[Given material]

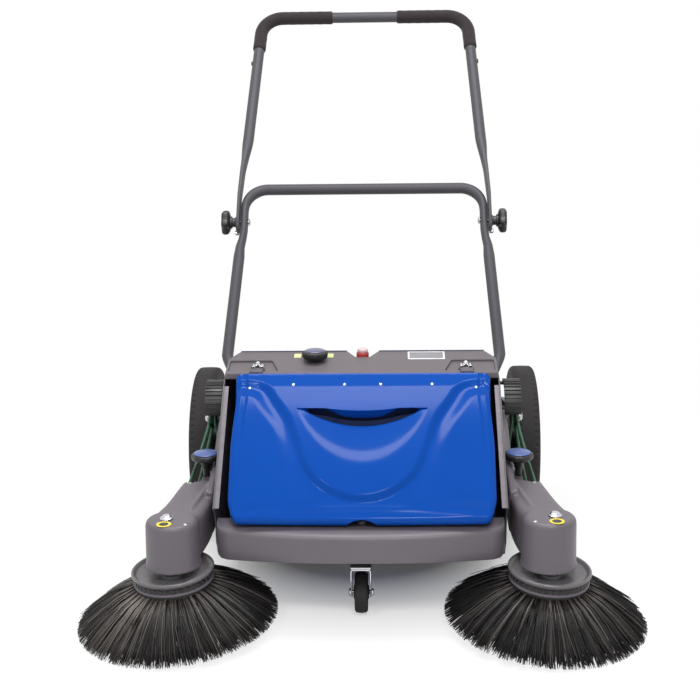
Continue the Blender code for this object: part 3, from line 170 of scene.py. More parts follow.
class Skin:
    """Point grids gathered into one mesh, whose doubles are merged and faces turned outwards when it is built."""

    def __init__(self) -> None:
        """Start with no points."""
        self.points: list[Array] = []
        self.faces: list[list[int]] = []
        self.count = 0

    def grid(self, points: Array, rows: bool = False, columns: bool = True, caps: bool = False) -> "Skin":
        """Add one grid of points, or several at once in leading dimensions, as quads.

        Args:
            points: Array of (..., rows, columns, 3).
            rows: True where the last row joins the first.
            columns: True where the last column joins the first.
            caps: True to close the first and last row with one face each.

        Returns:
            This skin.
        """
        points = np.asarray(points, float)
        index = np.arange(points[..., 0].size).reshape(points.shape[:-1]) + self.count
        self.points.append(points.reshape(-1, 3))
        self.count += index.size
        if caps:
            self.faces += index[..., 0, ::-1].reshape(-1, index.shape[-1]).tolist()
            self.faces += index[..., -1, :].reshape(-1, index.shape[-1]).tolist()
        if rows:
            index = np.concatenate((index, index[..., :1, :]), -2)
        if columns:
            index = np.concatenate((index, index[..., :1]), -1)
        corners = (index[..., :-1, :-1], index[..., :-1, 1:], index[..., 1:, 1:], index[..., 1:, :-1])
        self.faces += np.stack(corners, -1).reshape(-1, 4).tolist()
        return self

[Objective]
Starting at the first line of the material above, reproduce each line exactly up to and including the line with "dimensions, as quads.".

[Correct answer]
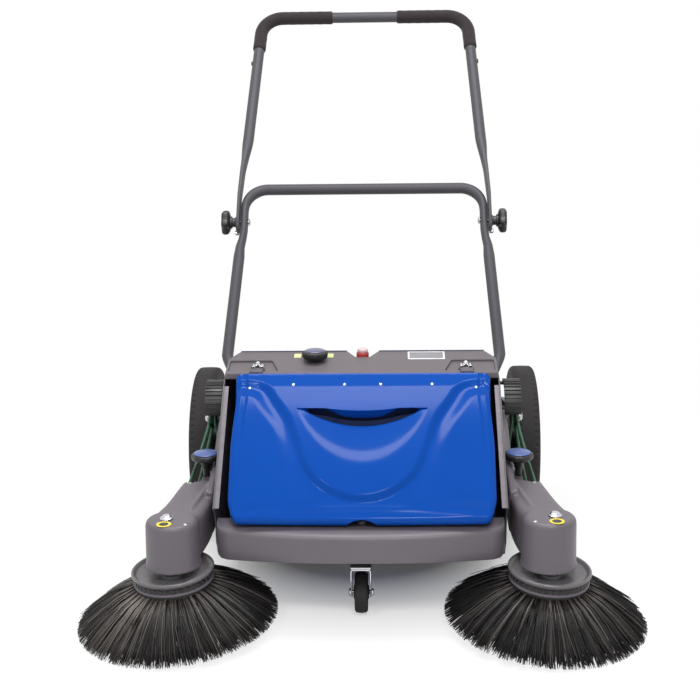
Continue the Blender code for this object: part 3, from line 170 of scene.py. More parts follow.
class Skin:
    """Point grids gathered into one mesh, whose doubles are merged and faces turned outwards when it is built."""

    def __init__(self) -> None:
        """Start with no points."""
        self.points: list[Array] = []
        self.faces: list[list[int]] = []
        self.count = 0

    def grid(self, points: Array, rows: bool = False, columns: bool = True, caps: bool = False) -> "Skin":
        """Add one grid of points, or several at once in leading dimensions, as quads.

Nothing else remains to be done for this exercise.